そこに見えたのは、見慣れたごつごつした大きな手では無く、枯れ枝のような細い指と、不健康そうな青白い肌の手だった。
「まさか……」
ここに来てから一番の驚きが涼馬を襲う。
『今の君は、僕がある方法を用いて、僕の肉体に憑依させたからなんだ』
先ほどの冗談のような手紙の一文が、頭の中を駆け抜ける。まさか、あれは現実に起こっていることだというのか。
そこまで考えて、涼馬はこの部屋に布の掛けられていた家具のことを思い出した。あの長方形の薄い形状。
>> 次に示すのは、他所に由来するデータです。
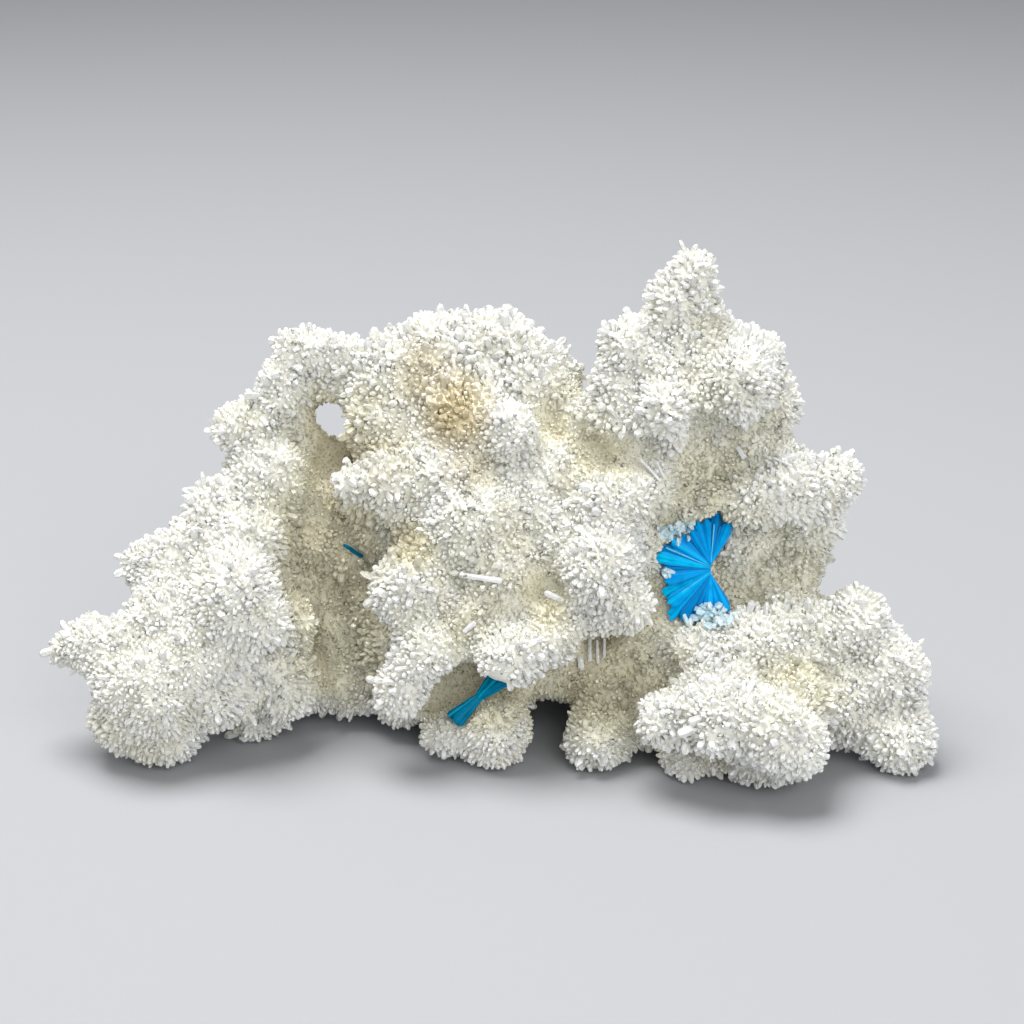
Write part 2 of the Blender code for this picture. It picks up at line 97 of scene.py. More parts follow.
floor_bm = bmesh.new()
bmesh.ops.create_grid(floor_bm, x_segments=1, y_segments=1, size=FLOOR_SIZE / 2)
floor = linked("floor", mesh_of(floor_bm, "floor"))
floor_paint = bpy.data.materials.new("floor paint")
floor_paint.use_nodes = True
floor_shader = floor_paint.node_tree.nodes["Principled BSDF"]
floor_shader.inputs["Base Color"].default_value = (*FLOOR_GREY, 1.0)
floor_shader.inputs["Roughness"].default_value = FLOOR_ROUGHNESS
floor.data.materials.append(floor_paint)

# %% Light
SKY_GREY = (0.84, 0.85, 0.86)
SKY_STRENGTH = 0.5


def soft_light(name, place, size, power, tint):
    data = bpy.data.lights.new(name, "AREA")
    data.shape = "DISK"
    data.size = size
    data.energy = power
    data.color = tint
    lamp = linked(name, data)
    lamp.location = place
    lamp.rotation_euler = (CAMERA_TARGET - Vector(place)).to_track_quat("-Z", "Y").to_euler()
    return lamp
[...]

おそらくは姿見の類だろう。
「……どのみちこれでハッキリする」
意を決した涼馬は、ゆっくりとそこまで歩いて行くと、掛けられていた布を一気に取り払った。
「……嘘だろ?」
果たして、鏡に写っていたのは、見たこともない病的なまでに痩せすぎの、高校生くらいの少年だった。
鏡の中で顔を強張らせてこちらを見る少年は、病的なほどにボロボロだった。
身体は、全体的に枯れ木のように細く、太陽を全く浴びてないであろう不健康そうな青白い肌が、彼の枯れたような印象をより強くさせる。顔は比較的端正な造りだが、不摂生のせいか、カサカサの肌、ひび割れた唇、落ちくぼんだ眼窩などがそれらの魅力を全て失わせ、手入れの施されていない荒れ放題の金髪が、少年の荒んだ印象をより一層際立たせている。
「これが、俺……?」
動揺を隠せない。目の前の事が信じられず、足元がガラガラと崩れていくような心細い錯覚を覚える。
「……ッ!」
動揺する心を落ち着かせる。俺もガキじゃない。まずは何よりも情報だ。涼馬は机まで戻ると深呼吸し、再び手紙の続きを読み始める。
『どう? 少しは信じてくれるようになったかな? 僕の肉体の脆弱さについては申し訳ない。生憎インドアな生活が続いて身体はもうボロボロなんだ。まあ3ヶ月ほどまともに日光を浴びていないだけだから、一週間くらい南の国でバカンスでも行って来れば、体については人並みに戻ると思うよ』
ふざけた餓鬼だ、と涼馬は内心思う。自分の体を他の奴らに明け渡したり、この手紙の淡々とした文面といい、このバゼットという少年がどれだけ歪んでいたかが伝わってくる。
『まあ、身体についてはそっちでなんとかしてもらうとして、本題だ。何故僕がこんなことをしたのか、君は不思議に思っていると思う。けど僕の望みは単純だ。
――この世界を壊してほしい。完膚なきまでに。それが僕の望みさ』
「……ぶっ壊れてやがる」
涼馬は思ったことをそのまま口に出す。先ほど抱いたこの少年への印象をより強くした。そしてその次に掛かれていた一文を読むと、涼馬はその部屋を後にした。
文面にはこう書かれてあった。『そのための力も用意した。次の所に移動して』
手紙に記された通りに移動した場所はこの家の巨大な地下室だった。ここまで来るまでにこの家が所謂豪邸と呼ばれる物だという事は分かっていたが、まさかこんなシェルターみたいな地下室まであったとは。
地下室はまるで秘密の研究所だ。見慣れない大層な電子機器がいくつも並び、あちこちには巨大な木箱がいくつも置いてある。
そしてその奥に、目的のソレは鎮座していた。
「……これは、あの時の……」
それは、涼馬が死の間際に出会ったモノの同種。漆黒なカラーリングに腰には拳銃。
大きさも同じくらいだが、あの時のロボットとの違いはスリムな姿、そして方に斜め掛けで掛けられている、巨大な刀。
文面の最後は、こう締めくくられていた。
『現在、第三世代の復旧で、最前線からお払い箱になってきてる第二世代ノームを僕なりに改良して造ったエンドエイプ――カリラだ』
座した巨人は、静かにその時を待っていた。